Die Krux mit den Präsenzworkshops

Bringen Präsenzworkshops mit Stakeholdern ein neutrales Ergebnis? LennardtundBirner-Geschäftsführer Dr. Thomas Birner erklärt, warum das nicht der Fall ist und die beliebte Analysemethodik zur falschen Ausrichtung der Wirtschaftsförderung führen kann.

Beteiligungsprozesse sind Ihren Auftraggebern wichtig.

Ja. Sie werden auch von in vielen Förderprogrammen gefordert, allerdings ist die Art der Durchführung nicht vorgeschrieben.

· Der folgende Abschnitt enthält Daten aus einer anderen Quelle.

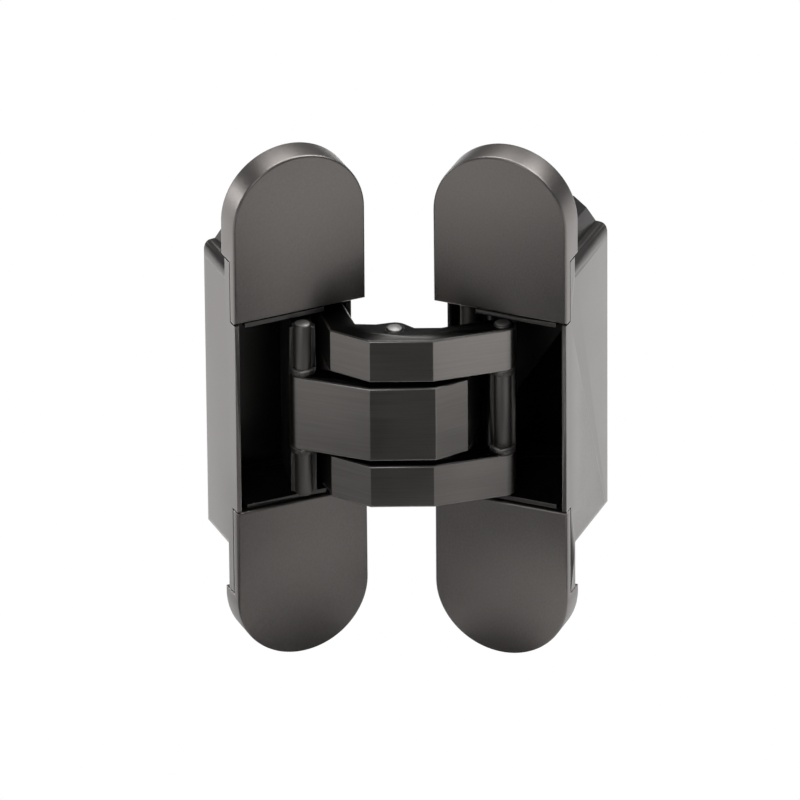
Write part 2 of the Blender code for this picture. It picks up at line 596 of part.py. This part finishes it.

Die Ergebnisse vieler Analyseprozesse basieren jedoch meistens auf so genannten breiten Beteiligungsprozessen, mit denen Workshop- oder Diskussionsformate mit Unternehmer:innen, Bürger:innen und anderen Stakeholdern in Präsenz gemeint sind.



Wieso sagen Sie so genannt?

Weil es keine breite Beteiligung ist. Ich beschreibe einmal einen typischen Vorgang. Eine Stadt lädt die Bürger:innen zu einem Workshop zur Stadtentwicklung ein. Es melden sich 46 Bürger:innen an. Am Workshoptag erscheinen dann 27. Man diskutiert über die Stärken und Schwächen der Stadt, sammelt Meinungskarten ein und pinnt diese an die Wand. Die Beiträge sind in der Regel Themen, von denen die Anwesenden unmittelbar betroffen sind. Das muss aber nicht die Meinung der Bürger:innen oder Zielgruppe sein. Das haben wir immer wieder erlebt, wenn wir Ergebnisse solcher Workshops mit dem Meinungsbild einer breiteren Befragung (siehe unten) abgeglichen haben. Denn viele interessierte Bürger:innen sind nicht erschienen, weil sie die Stunden nicht investieren wollen oder schlicht zu dem Termin oder der Tageszeit keine Zeit hatten. Sie erwischen immer nur ein kleines, nicht repräsentatives Spektrum.



Das heißt, es gibt keine breite Meinungsbildung?

Genau. Im schlimmsten Fall besteht ein Workshop aus dem Auftraggeberteam, der oder dem Oberbürgermeiste:rin und einem halben Dutzend Akteur:innen. Deren Meinung ist dann Basis für die Entwicklungsstrategie der Stadt.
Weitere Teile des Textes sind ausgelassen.